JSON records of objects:
•••••

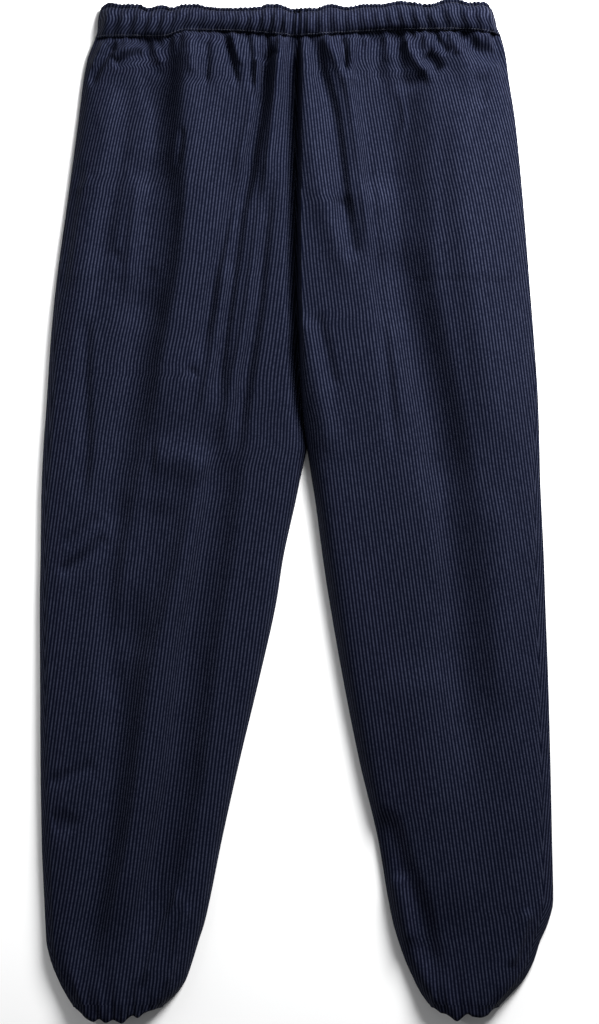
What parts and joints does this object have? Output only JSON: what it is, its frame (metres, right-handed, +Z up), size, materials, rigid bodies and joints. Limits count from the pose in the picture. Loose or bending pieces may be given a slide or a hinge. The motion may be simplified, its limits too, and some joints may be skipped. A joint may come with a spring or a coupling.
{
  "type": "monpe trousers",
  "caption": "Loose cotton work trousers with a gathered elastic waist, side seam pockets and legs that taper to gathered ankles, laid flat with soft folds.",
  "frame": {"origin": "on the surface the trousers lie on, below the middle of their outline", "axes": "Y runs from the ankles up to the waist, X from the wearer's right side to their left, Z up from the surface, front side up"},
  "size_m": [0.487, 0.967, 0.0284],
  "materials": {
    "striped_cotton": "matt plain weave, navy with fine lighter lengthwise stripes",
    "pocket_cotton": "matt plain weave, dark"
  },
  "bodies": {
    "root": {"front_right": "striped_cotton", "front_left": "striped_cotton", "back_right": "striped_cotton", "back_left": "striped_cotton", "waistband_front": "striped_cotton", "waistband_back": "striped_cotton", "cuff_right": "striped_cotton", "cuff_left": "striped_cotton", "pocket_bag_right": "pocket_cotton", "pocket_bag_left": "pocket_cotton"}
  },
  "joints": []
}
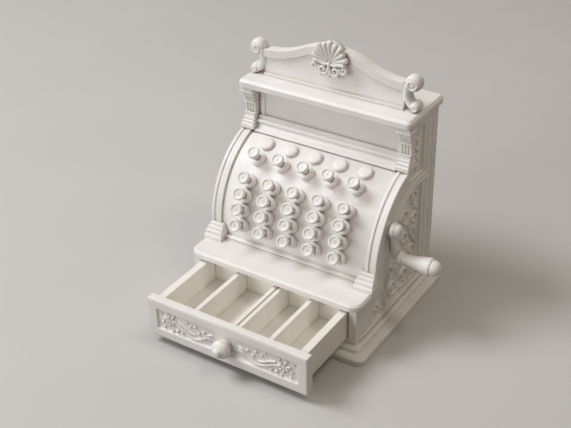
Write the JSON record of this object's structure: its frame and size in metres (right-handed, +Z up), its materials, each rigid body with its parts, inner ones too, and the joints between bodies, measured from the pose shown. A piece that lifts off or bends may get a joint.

•••••

- _TASK BRIEF_
From the listing above, reproduce all the lines exactly.

- _EXERCISE OUTPUT_
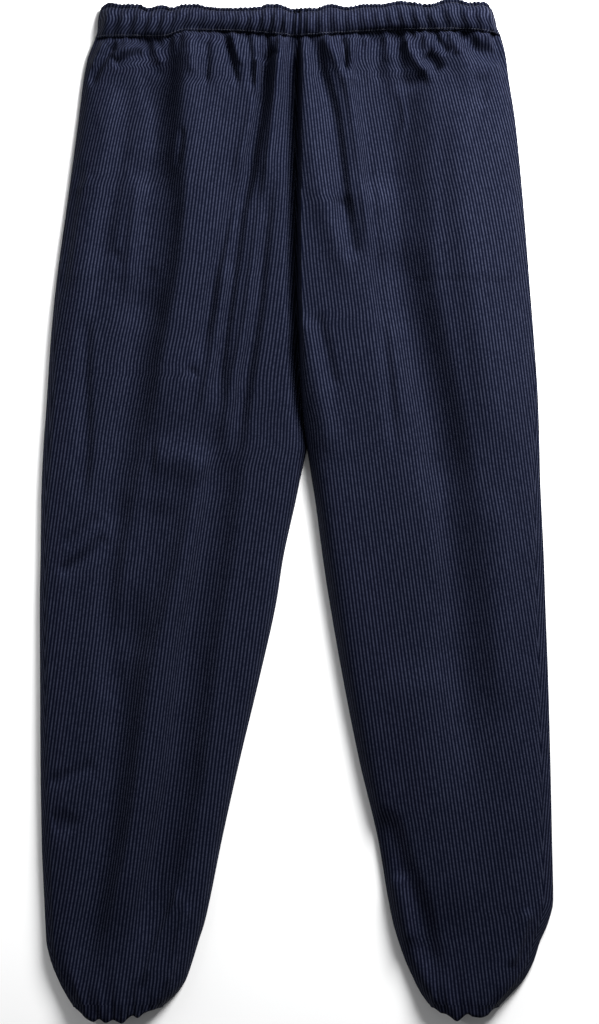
What parts and joints does this object have? Output only JSON: what it is, its frame (metres, right-handed, +Z up), size, materials, rigid bodies and joints. Limits count from the pose in the picture. Loose or bending pieces may be given a slide or a hinge. The motion may be simplified, its limits too, and some joints may be skipped. A joint may come with a spring or a coupling.
{
  "type": "monpe trousers",
  "caption": "Loose cotton work trousers with a gathered elastic waist, side seam pockets and legs that taper to gathered ankles, laid flat with soft folds.",
  "frame": {"origin": "on the surface the trousers lie on, below the middle of their outline", "axes": "Y runs from the ankles up to the waist, X from the wearer's right side to their left, Z up from the surface, front side up"},
  "size_m": [0.487, 0.967, 0.0284],
  "materials": {
    "striped_cotton": "matt plain weave, navy with fine lighter lengthwise stripes",
    "pocket_cotton": "matt plain weave, dark"
  },
  "bodies": {
    "root": {"front_right": "striped_cotton", "front_left": "striped_cotton", "back_right": "striped_cotton", "back_left": "striped_cotton", "waistband_front": "striped_cotton", "waistband_back": "striped_cotton", "cuff_right": "striped_cotton", "cuff_left": "striped_cotton", "pocket_bag_right": "pocket_cotton", "pocket_bag_left": "pocket_cotton"}
  },
  "joints": []
}
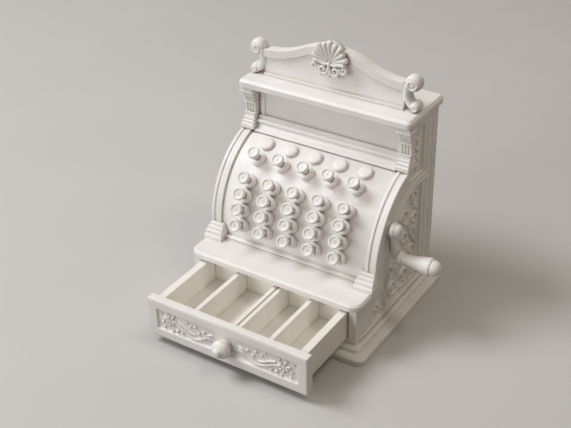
Write the JSON record of this object's structure: its frame and size in metres (right-handed, +Z up), its materials, each rigid body with its parts, inner ones too, and the joints between bodies, measured from the pose shown. A piece that lifts off or bends may get a joint.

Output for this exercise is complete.